No dia em que a viu dar o primeiro beijo, a avó de Janie decidiu que estava na altura de a casar. E a vontade da neta era irrelevante, quando comparada com os planos que a avó criara para o seu futuro. Começa assim o percurso de uma rapariga cheia de sonhos e de ilusões, determinada naquilo em que acredita, mas obrigada a viver segundo as regras e as ideias do seu tempo. Uma história de amor(es), da descoberta de si mesma e de um mundo em que os preconceitos são demasiado globais para ignorar.
Este é um livro que exige atenção a quem o lê. Por vários motivos. Primeiro, a forma de falar das personagens exige uma certa adaptação da parte do leitor, o que torna a leitura um pouco lenta, a princípio. Depois, há muito na história de Janie que reflecte o mundo à sua volta e isto apela, em muitos aspectos, a uma reflexão atenta.

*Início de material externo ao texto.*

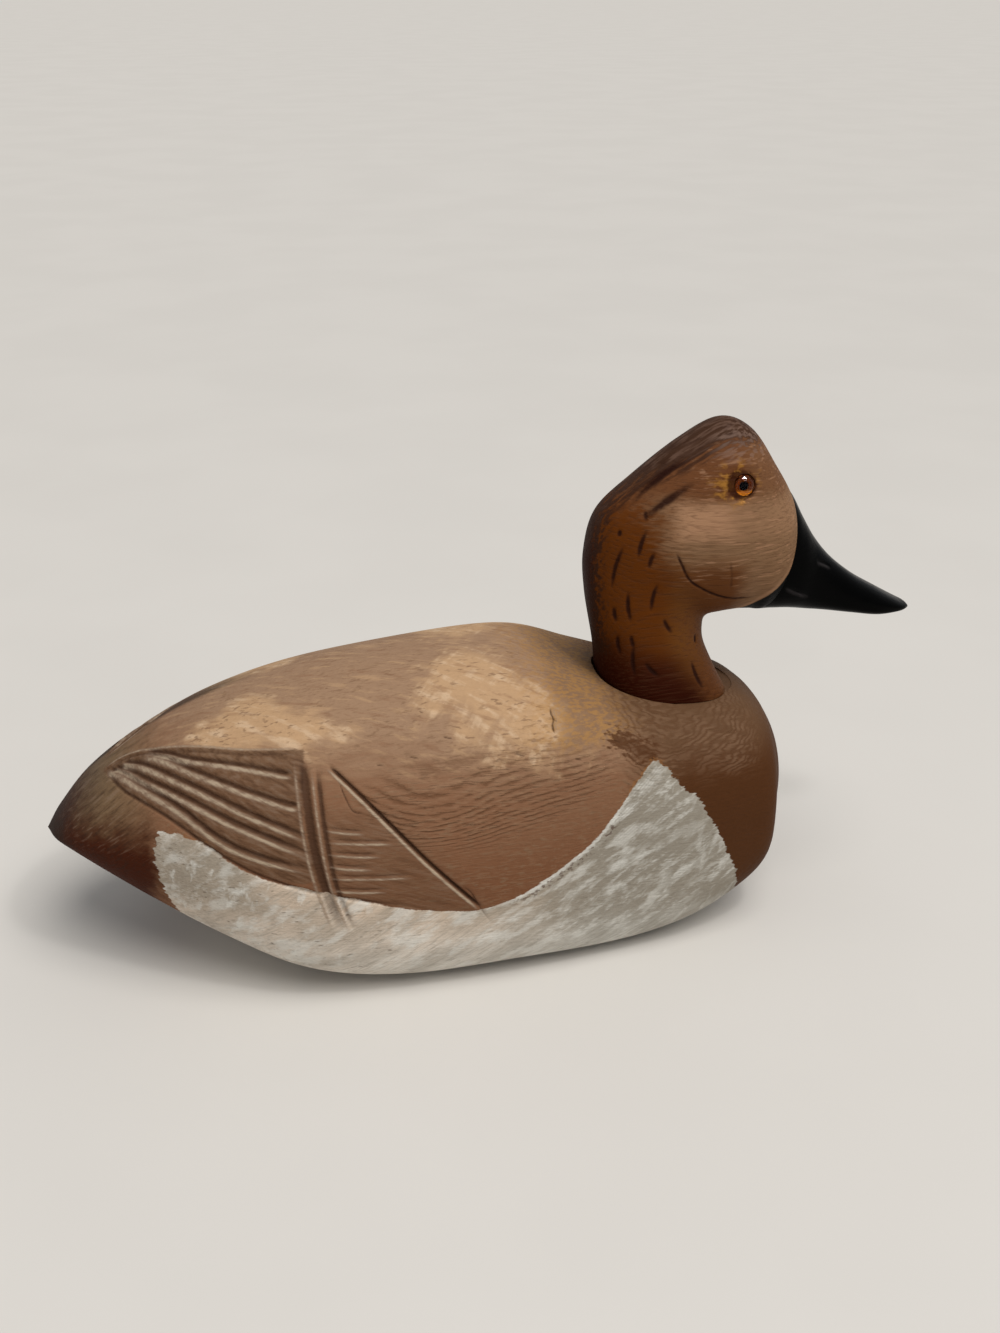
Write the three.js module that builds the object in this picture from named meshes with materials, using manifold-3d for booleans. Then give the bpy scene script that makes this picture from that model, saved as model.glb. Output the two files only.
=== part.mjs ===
// A painted wooden duck carving in the manner of a working decoy.
// The body is one block with a flat underside. The head, neck and bill are a second
// block, seated in a shallow recess on the shoulders. Each side of the head holds a glass eye.
// Millimetres, +Z up, bill towards +X. Lengths run from the tail tip, heights from the underside.
import * as THREE from 'three';
import { mergeVertices } from 'three/addons/utils/BufferGeometryUtils.js';
import Module from 'manifold-3d';

const wasm = await Module();
wasm.setup();

// Driving dimensions
const OVERALL_LENGTH = 403;
const BODY_LENGTH = 342;
const BODY_WIDTH = 157;
const BODY_HEIGHT = 132;
const THROAT_X = 303;
const THROAT_Z = 139.5;
const HEAD_HEIGHT = 93;
const HEAD_WIDTH = 54;
const EYE_RADIUS = 5;
const GAP = 0.3;

// Seat of the neck on the shoulders
const SEAT_X = 286;
const SEAT_Z = 106.5;
const SEAT_SLOPE = THREE.MathUtils.degToRad(3);
const SEAT_LENGTH = 64;
const SEAT_WIDTH = 52;
const SEAT_MARGIN = 1;

// Eyes: middle of each eye on the side of the head, and how far it stands proud
const EYE_X = 311;
const EYE_Z = 208;
const EYE_PROUD = 2.6;

// Carved lines of the folded wing
const GROOVE_RADIUS = 1.3;
const GROOVE_DEPTH = 0.9;
const GROOVE_STEPS = 2;
const WING_AXIS_Z = 60;

// Fineness of the facets
const BODY_SLICES = 36;
const BODY_AROUND = 34;
const HEAD_SLICES = 38;
const HEAD_AROUND = 28;
const BILL_SLICES = 20;
const BILL_AROUND = 18;
const EYE_SLICES = 10;
const EYE_AROUND = 16;

// Stations of the body from tail to breast. Each row holds the place of the back and of the keel
// (share of the length, share of the height), the half width as a share of the widest, where up
// the section it is widest, and how square the section is below and above that.
const BODY_STATIONS = [
  [0.0, 0.43, 0.0, 0.43, 0.0, 0.5, 2.0, 2.0],
  [0.015, 0.48, 0.025, 0.42, 0.23, 0.5, 2.0, 2.0],
  [0.055, 0.6, 0.07, 0.335, 0.43, 0.5, 2.1, 2.0],
  [0.12, 0.725, 0.14, 0.215, 0.62, 0.46, 2.3, 2.0],
  [0.21, 0.845, 0.23, 0.1, 0.84, 0.41, 2.6, 2.0],
  [0.32, 0.935, 0.33, 0.02, 0.99, 0.36, 3.4, 2.0],
  [0.45, 0.99, 0.45, -0.02, 1.0, 0.33, 4.0, 2.1],
  [0.61, 1.0, 0.6, -0.02, 0.96, 0.33, 4.0, 2.6],
  [0.73, 0.88, 0.74, -0.02, 0.86, 0.34, 4.0, 4.2],
  [0.83, 0.82, 0.84, 0.01, 0.785, 0.35, 3.5, 3.5],
  [0.915, 0.807, 0.915, 0.08, 0.7, 0.37, 3.0, 3.1],
  [0.955, 0.755, 0.955, 0.15, 0.625, 0.41, 2.6, 2.7],
  [0.973, 0.7, 0.973, 0.215, 0.44, 0.46, 2.3, 2.2],
  [0.993, 0.59, 0.993, 0.305, 0.23, 0.5, 2.1, 2.0],
  [1.0, 0.44, 1.0, 0.44, 0.0, 0.5, 2.0, 2.0],
];

// Stations of the neck and head, which fan round the throat corner from the neck's foot, up the
// nape, over the crown and down to the root of the bill. The columns are the same, with the nape
// and crown for the back and the throat for the keel, all in shares of the head's height and width.
const HEAD_STATIONS = [
  [-0.19, -0.5, -0.19, -0.5, 0.0, 0.5, 2.0, 2.0],
  [-0.5, -0.4, 0.14, -0.51, 0.92, 0.5, 2.8, 2.8],
  [-0.53, -0.28, 0.125, -0.4, 0.94, 0.5, 2.8, 2.8],
  [-0.55, -0.12, 0.065, -0.28, 0.92, 0.5, 2.6, 2.6],
  [-0.6, 0.15, -0.005, -0.12, 0.85, 0.5, 2.3, 2.3],
  [-0.61, 0.36, -0.015, -0.025, 0.83, 0.5, 2.2, 2.2],
  [-0.555, 0.565, 0.0, 0.02, 0.87, 0.47, 2.2, 2.2],
  [-0.38, 0.73, 0.06, 0.035, 0.95, 0.43, 2.2, 2.2],
  [-0.16, 0.9, 0.1, 0.04, 1.0, 0.4, 2.2, 2.1],
  [0.03, 0.995, 0.15, 0.04, 0.98, 0.4, 2.2, 2.1],
  [0.18, 0.94, 0.205, 0.035, 0.93, 0.42, 2.2, 2.1],
  [0.305, 0.765, 0.26, 0.03, 0.87, 0.45, 2.2, 2.1],
  [0.395, 0.61, 0.315, 0.065, 0.72, 0.48, 2.2, 2.1],
  [0.42, 0.48, 0.37, 0.155, 0.48, 0.5, 2.1, 2.1],
  [0.405, 0.33, 0.405, 0.33, 0.0, 0.5, 2.0, 2.0],
];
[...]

Preconceitos raciais, o papel da mulher num mundo de homens, o casamento exigido pelos costumes (deixando de parte os afectos e tendo em conta principalmente outros interesses) são apenas alguns dos grandes temas abordados ao longo da narrativa. E é curioso a forma como a autora apela à reflexão sobre todos estes temas, numa história que é, afinal, relativamente curta (há, inclusive, alguns momentos em que as coisas parecem acontecer de forma um pouco abrupta), mas onde há muito para descobrir.
Janie é uma figura fascinante, quer na sua natureza, quer no seu percurso de crescimento. Da rapariga que julgava que o amor viria com o tempo de casamento, à mulher que se submete às vontades do seu segundo marido e até à pessoa que se descobre a si mesma no verdadeiro amor que impõe apenas as restrições de uma vida em conjunto e não o esforço de uma vida adequada às aparências, Janie é, em tudo, um reflexo do seu tempo. E é aos poucos que esta protagonista conquista o leitor, com as suas escolhas, as suas pequenas contradições e o coração aberto que contribui para que o final tenha, por fim, o impacto emocional que tem.
Retrato preciso de uma época de preconceitos, de apego aos costumes e até de algumas contradições (e aqui importa ainda referir o posfácio e as notas finais, muito esclarecedoras a nível de contextualização do romance), De Olhos Pousados em Deus é uma obra com muito que assimilar e que, a princípio, exige ao leitor uma boa medida de atenção. Marca, contudo, principalmente pela força com que aborda os temas importantes e pela posição da protagonista perante a vida. Gostei.